To do: Copy these lines exactly and nothing else: from the line holding "for node, shape" to the line holding "its imported solids.", both lines included.

******************************

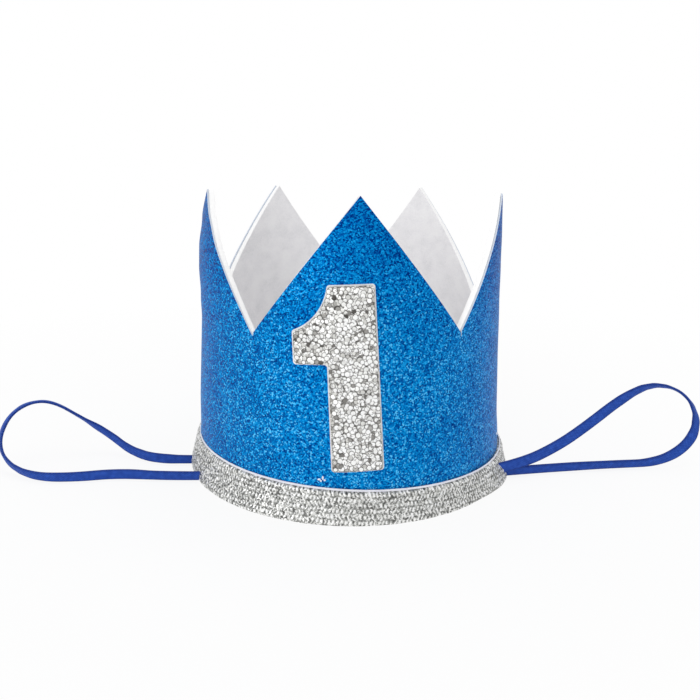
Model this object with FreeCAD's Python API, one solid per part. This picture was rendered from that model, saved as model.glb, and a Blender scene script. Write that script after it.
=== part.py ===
"""First-birthday party crown: a rolled band of white felt faced with blue glitter sheet,
cut into points, with a silver ribbon round its hem, a glued-on numeral and an elastic loop
at each side.

Units are millimetres. +Z is up, the front of the crown faces -Y, and the origin is the
centre of the hem on the surface that the crown stands on. Azimuths are in degrees, counted
from the front (-Y) towards +X.
"""
import FreeCAD, Part
import math
import os

Vector = FreeCAD.Vector

# Band: one strip, rolled up with a slight lean inwards towards the tips
tip_height = 90.25
valley_height = 52.0
hem_radius = 50.2
tip_inset = 2.2
cover_thickness = 0.5
felt_thickness = 1.8
glue_film = 0.1
cover_hem_gap = 0.4

# Points: the front one is a little wider than the others
point_count = 5
front_tip_azimuth = 2.2
front_point_span = 74.5
seam_gap = 0.3

# Ribbon round the hem, glued on slightly askew, so its upper edge runs up to the left
trim_height = 8.9
trim_tilt = 1.7
trim_foot_stand = 2.65
trim_toe_tuck = 1.0
trim_waist_sag = 0.35
trim_shoulder_stand = 1.2
trim_shoulder_drop = 1.2
trim_shoulder_sag = 0.15
edging_stand = 0.5
edging_height = 0.5
edging_bevel = 0.15

# Numeral: a cut-out of coarse glitter sheet on a white backing
numeral_height = 51.9
numeral_gap = 5.2
numeral_base_offset = 2.4
numeral_lean = 3.05
numeral_top_width = 13.1
numeral_foot_width = 14.6
flag_reach = 9.4
flag_height = 9.4
flag_foot_height = 30.1
flag_sag = 2.35
numeral_corner_radius = 0.9
backing_thickness = 0.5
flake_thickness = 0.5
backing_rim = 0.35

# Elastic: a narrow flat band, given here as a plain tube as wide as the band
elastic_width = 3.2

# Routes of the two loops, chosen by hand: out of the ribbon, round the end and back in
left_loop_route = [
    (-45.2, -25.2, 1.7),
    (-56.7, -25.9, 1.7),
    (-71.8, -24.4, 1.7),
    (-85.3, -28.0, 1.7),
    (-96.4, -28.0, 1.7),
    (-105.9, -22.6, 2.2),
    (-111.1, -19.0, 5.7),
    (-112.8, -15.3, 10.5),
    (-111.1, -11.7, 15.6),
    (-106.5, -8.4, 18.7),
    (-99.6, -6.0, 18.6),
    (-90.0, -4.2, 12.0),
    (-81.3, -2.9, 5.9),
    (-73.2, -7.0, 1.9),
    (-61.7, -13.5, 1.7),
    (-49.7, -12.4, 1.7),
]
right_loop_route = [
    (46.1, -19.2, 1.7),
    (58.3, -16.5, 1.7),
    (72.3, -13.7, 1.7),
    (87.2, -11.7, 1.9),
    (100.3, -10.3, 2.0),
    (109.0, -8.7, 4.7),
    (114.6, -7.7, 10.0),
    (116.2, -6.3, 16.2),
    (114.0, -4.7, 22.2),
    (108.8, -3.4, 25.9),
    (100.6, -2.9, 26.4),
    (90.9, -4.9, 21.9),
    (78.4, -8.6, 13.5),
    (68.4, -12.7, 8.4),
    (55.2, -19.2, 4.8),
    (42.7, -24.4, 4.2),
]

# Margin by which a cutting tool runs past what it cuts
overrun = 5.0

lean_per_mm = tip_inset / tip_height
cover_depth = cover_thickness + glue_film
wall_thickness = cover_depth + felt_thickness
ribbon_back_radius = hem_radius - wall_thickness / 2
edging_top = trim_height + edging_height
numeral_base_height = edging_top + numeral_gap
backing_stand = glue_film + backing_thickness
flake_foot_stand = backing_stand + glue_film


def radial(azimuth, radius, height):
    """Point at an azimuth, a distance from the axis and a height."""
    angle = math.radians(azimuth)
    return Vector(radius * math.sin(angle), -radius * math.cos(angle), height)


def face_radius(height, depth):
    """Radius of the leaning wall at a height, a depth inwards from its outer face."""
    return hem_radius - lean_per_mm * height - depth


def leaning_solid(depth, bottom, top):
    """Solid cone frustum whose side lies a depth inwards from the outer face of the wall."""
    base = Vector(0, 0, bottom)
    return Part.makeCone(face_radius(bottom, depth), face_radius(top, depth), top - bottom, base)


def leaning_ring(outer_depth, inner_depth, bottom, top):
    """Ring of the wall between two depths and two heights."""
    return leaning_solid(outer_depth, bottom, top).cut(leaning_solid(inner_depth, bottom, top))


def point_edges():
    """Each straight edge of the points, as (valley azimuth, tip azimuth)."""
    other_span = (360.0 - front_point_span) / (point_count - 1)
    valley = front_tip_azimuth + front_point_span / 2
    edges = [(valley, front_tip_azimuth)]
    for _ in range(point_count - 1):
        tip = valley + other_span / 2
        edges.append((valley, tip))
        valley = valley + other_span
        edges.append((valley, tip))
    edges.append((valley - 360.0, front_tip_azimuth))
    return edges


def edge_face(valley, tip):
    """Radial face through one edge of a point, which is straight in the flat strip.

    It runs on past the tip, so that neighbouring faces cross above it.
    """
    reach = 1 + overrun / (tip_height - valley_height)
    sides = []
    for radius in (hem_radius - wall_thickness - overrun, hem_radius + overrun):
        stations = []
        for step in range(9):
            share = reach * step / 8
            azimuth = valley + (tip - valley) * share
            height = valley_height + (tip_height - valley_height) * share
            stations.append(radial(azimuth, radius, height))
        curve = Part.BSplineCurve()
        curve.interpolate(stations)
        sides.append(curve.toShape())
    return Part.makeRuledSurface(sides[0], sides[1])


def seam_azimuth():
    """Azimuth of the valley at the back, where the ends of the strip meet."""
    valleys = [valley for valley, _ in point_edges()]
    return min(valleys, key=lambda valley: abs(abs(valley) - 180.0))


def seam_cutter(azimuth):
    """Thin upright slab from the axis outwards, where the two ends of a strip meet."""
    reach = hem_radius + trim_foot_stand + overrun
    low = -overrun
    slab = Part.makeBox(seam_gap, reach, tip_height + 2 * overrun, Vector(-seam_gap / 2, -reach, low))
    slab.rotate(Vector(0, 0, 0), Vector(0, 0, 1), azimuth)
    return slab


def pointed_layer(outer_depth, inner_depth, bottom):
    """One layer of the band, from its hem to the tips, cut into points and left open at the seam."""
    ring = leaning_ring(outer_depth, inner_depth, bottom, tip_height + overrun / 2)
    faces = [edge_face(valley, tip) for valley, tip in point_edges()]
    pieces, _ = ring.generalFuse(faces)
    body = min(pieces.Solids, key=lambda solid: solid.CenterOfMass.z)
    return body.cut(seam_cutter(seam_azimuth())).Solids[0]


def revolved(profile):
    """Closed profile in the XZ plane, turned about the axis."""
    return Part.Face(profile).revolve(Vector(0, 0, 0), Vector(0, 0, 1), 360)


def askew(solid):
    """The solid tilted with the ribbon, cut level at the hem and glued to the wall."""
    tilted = solid.copy()
    tilted.rotate(Vector(0, 0, 0), Vector(0, 1, 0), trim_tilt)
    size = 2 * (hem_radius + trim_foot_stand + overrun)
    below = Part.makeBox(size, size, size, Vector(-size / 2, -size / 2, -size))
    wall = leaning_solid(-glue_film, -overrun, trim_height + 2 * overrun)
    return tilted.cut(below).cut(wall)


def profile_point(radius, height):
    """Point of a profile in the XZ plane."""
    return Vector(radius, 0, height)


def bulged_arc(first, last, sag):
    """Arc between two points of the XZ plane, bulging to the right of its heading by a sag."""
    heading = (last - first).normalize()
    side = Vector(heading.z, 0, -heading.x)
    middle = (first + last) / 2 + side * sag
    return Part.Arc(first, middle, last).toShape()


def outline_wire(corners, arcs):
    """Closed wire of straight lines through the corners and of further arcs."""
    lines = [Part.makeLine(a, b) for a, b in zip(corners, corners[1:])]
    return Part.Wire(Part.__sortEdges__(lines + arcs))


def base_trim():
    """Padded ribbon: it lies against the wall at its upper edge and flares at the foot."""
    foot_radius = hem_radius + trim_foot_stand
    crest = profile_point(hem_radius + edging_stand, trim_height)
    shoulder = profile_point(hem_radius + trim_shoulder_stand, trim_height - trim_shoulder_drop)
    foot = profile_point(foot_radius, 0)
    toe = profile_point(foot_radius - trim_toe_tuck, -overrun)
    back_low = profile_point(ribbon_back_radius, -overrun)
    back_top = profile_point(ribbon_back_radius, trim_height)
    arcs = [
        bulged_arc(foot, shoulder, -trim_waist_sag),
        bulged_arc(shoulder, crest, trim_shoulder_sag),
    ]
    ribbon = revolved(outline_wire([crest, back_top, back_low, toe, foot], arcs))
    return askew(ribbon).cut(seam_cutter(seam_azimuth())).Solids[0]


def trim_edging():
    """White upper edge of the ribbon, a narrow strip standing on its crest."""
    crest_radius = hem_radius + edging_stand
    corners = [
        profile_point(ribbon_back_radius, trim_height),
        profile_point(crest_radius, trim_height),
        profile_point(crest_radius - edging_bevel, edging_top),
        profile_point(ribbon_back_radius, edging_top),
        profile_point(ribbon_back_radius, trim_height),
    ]
    strip = revolved(Part.makePolygon(corners))
    return askew(strip).cut(seam_cutter(seam_azimuth())).Solids[0]


def numeral_point(across, up):
    """Point of the upright numeral, leaned and placed on the front, in the XZ plane."""
    lean = math.radians(numeral_lean)
    x = numeral_base_offset + across * math.cos(lean) - up * math.sin(lean)
    z = numeral_base_height + across * math.sin(lean) + up * math.cos(lean)
    return Vector(x, 0, z)


def numeral_outline():
    """Outline of the figure one, with a flag whose upper side is a hollow curve."""
    half_top = numeral_top_width / 2
    half_foot = numeral_foot_width / 2
    flag_tip = -half_foot - flag_reach
    flag_top = flag_foot_height + flag_height
    flag_shoulder = numeral_point(flag_tip, flag_top)
    head = numeral_point(-half_top, numeral_height)
    hollow = bulged_arc(flag_shoulder, head, flag_sag)
    corners = [
        head,
        numeral_point(half_top, numeral_height),
        numeral_point(half_foot, 0),
        numeral_point(-half_foot, 0),
        numeral_point(-half_foot, flag_foot_height),
        numeral_point(flag_tip, flag_foot_height),
        flag_shoulder,
    ]
    return outline_wire(corners, [hollow])


def numeral_layer(outline, bottom_stand, top_stand):
    """The outline's shape in a layer that wraps round the front of the wall."""
    prism = Part.Face(outline).extrude(Vector(0, -2 * hem_radius, 0))
    corners = [edge for edge in prism.Edges if edge.BoundBox.YLength > hem_radius]
    rounded = prism.makeFillet(numeral_corner_radius, corners)
    layer = leaning_ring(-top_stand, -bottom_stand, 0, tip_height)
    return rounded.common(layer).Solids[0]


def numeral_backing():
    """White sheet that carries the flakes, showing as a thin rim all round."""
    return numeral_layer(numeral_outline(), glue_film, backing_stand)


def numeral_one():
    """Coarse silver flakes on the backing, set in from its edge."""
    face = numeral_outline().makeOffset2D(-backing_rim)
    return numeral_layer(face, flake_foot_stand, flake_foot_stand + flake_thickness)


def cord_path(route, name):
    """Straight runs joined by tangent arcs, each as large as its two runs allow."""
    points = [Vector(*point) for point in route]
    edges = []
    radii = []
    start = points[0]
    for before, corner, after in zip(points, points[1:], points[2:]):
        back = (before - corner).normalize()
        on = (after - corner).normalize()
        half_turn = (math.pi - back.getAngle(on)) / 2
        setback = 0.45 * min((before - corner).Length, (after - corner).Length)
        radius = setback / math.tan(half_turn)
        bisector = (back + on).normalize()
        middle = corner + bisector * (radius / math.cos(half_turn) - radius)
        arc_start = corner + back * setback
        arc_end = corner + on * setback
        edges.append(Part.LineSegment(start, arc_start).toShape())
        edges.append(Part.Arc(arc_start, middle, arc_end).toShape())
        radii.append(round(radius, 1))
        start = arc_end
    edges.append(Part.LineSegment(start, points[-1]).toShape())
    print(name, "bend radii", radii)
    return Part.Wire(edges)


def elastic_loop(route, name, trim):
    """Plain tube along a route, cut off where it goes into the ribbon."""
    path = cord_path(route, name)
    start = Vector(*route[0])
    heading = Vector(*route[1]) - start
    section = Part.Wire(Part.makeCircle(elastic_width / 2, start, heading))
    tube = path.makePipeShell([section], True, False)
    expected = math.pi * (elastic_width / 2) ** 2 * path.Length
    print(name, "length", round(path.Length, 1), "volume", round(tube.Volume, 1), "of", round(expected, 1))
    covered = trim.fuse(leaning_solid(-glue_film, 0, trim_height))
    return max(tube.cut(covered).Solids, key=lambda solid: solid.Volume)


def build():
    """Make each sub-part under its node's name."""
    trim = base_trim()
    return {
        "felt_lining": pointed_layer(cover_depth, wall_thickness, 0),
        "glitter_cover": pointed_layer(0, cover_thickness, cover_hem_gap),
        "base_trim": trim,
        "trim_edging": trim_edging(),
        "numeral_backing": numeral_backing(),
        "numeral_one": numeral_one(),
        "elastic_loop_left": elastic_loop(left_loop_route, "left loop", trim),
        "elastic_loop_right": elastic_loop(right_loop_route, "right loop", trim),
    }


os.makedirs("parts", exist_ok=True)
for node, shape in build().items():
    box = shape.optimalBoundingBox(False)
    print(node, "solids", len(shape.Solids), "valid", shape.isValid(), "volume", round(shape.Volume, 1))
    print("   from", round(box.XMin, 2), round(box.YMin, 2), round(box.ZMin, 2), "to",
          round(box.XMax, 2), round(box.YMax, 2), round(box.ZMax, 2))
    shape.exportStep("parts/" + node + ".step")
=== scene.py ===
"""Looks of a first-birthday party crown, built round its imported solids.

Every length is in metres, in the frame of the solids: +Z is up, the front of the crown faces
-Y, and the origin is the centre of the hem on the surface that the crown stands on. Azimuths
are in degrees, counted from the front (-Y) towards +X.
"""
import logging
import math
import random
from dataclasses import dataclass, field
from enum import Enum
from functools import cached_property
from typing import Callable, Iterator, Union

import bmesh
import bpy
from mathutils import Matrix, Vector, noise


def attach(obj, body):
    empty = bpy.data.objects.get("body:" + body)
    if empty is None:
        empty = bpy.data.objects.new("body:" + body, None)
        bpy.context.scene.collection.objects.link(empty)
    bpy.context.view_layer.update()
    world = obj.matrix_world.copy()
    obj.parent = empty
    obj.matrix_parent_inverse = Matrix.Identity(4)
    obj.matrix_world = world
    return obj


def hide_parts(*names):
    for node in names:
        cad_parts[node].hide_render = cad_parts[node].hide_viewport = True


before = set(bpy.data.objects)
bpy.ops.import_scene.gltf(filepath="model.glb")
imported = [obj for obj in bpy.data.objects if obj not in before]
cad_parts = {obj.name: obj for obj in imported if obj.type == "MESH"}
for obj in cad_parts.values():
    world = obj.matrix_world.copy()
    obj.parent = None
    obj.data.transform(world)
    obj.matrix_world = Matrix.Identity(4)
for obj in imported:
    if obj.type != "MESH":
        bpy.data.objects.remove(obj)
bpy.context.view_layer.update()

MM = 0.001
HAIR = 0.01 * MM
FLOAT, VECTOR = "NodeSocketFloat", "NodeSocketVector"
MIDDLE = (0.5, 0.5, 0.5)
WHITE = (255, 255, 255)
LOG = logging.getLogger("party_crown")
Colour = tuple[float, float, float, float]
Stops = tuple[tuple[float, tuple[int, int, int]], ...]
Table = tuple[tuple[float, float], ...]
Tree = bpy.types.NodeTree
Socket = bpy.types.NodeSocket
Outputs = bpy.types.NodeOutputs
Feed = Union[Socket, float, tuple]
Shape = bmesh.types.BMesh
Pieces = list[bpy.types.Object]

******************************

Solution for this task:
for node, shape in build().items():
    box = shape.optimalBoundingBox(False)
    print(node, "solids", len(shape.Solids), "valid", shape.isValid(), "volume", round(shape.Volume, 1))
    print("   from", round(box.XMin, 2), round(box.YMin, 2), round(box.ZMin, 2), "to",
          round(box.XMax, 2), round(box.YMax, 2), round(box.ZMax, 2))
    shape.exportStep("parts/" + node + ".step")
=== scene.py ===
"""Looks of a first-birthday party crown, built round its imported solids.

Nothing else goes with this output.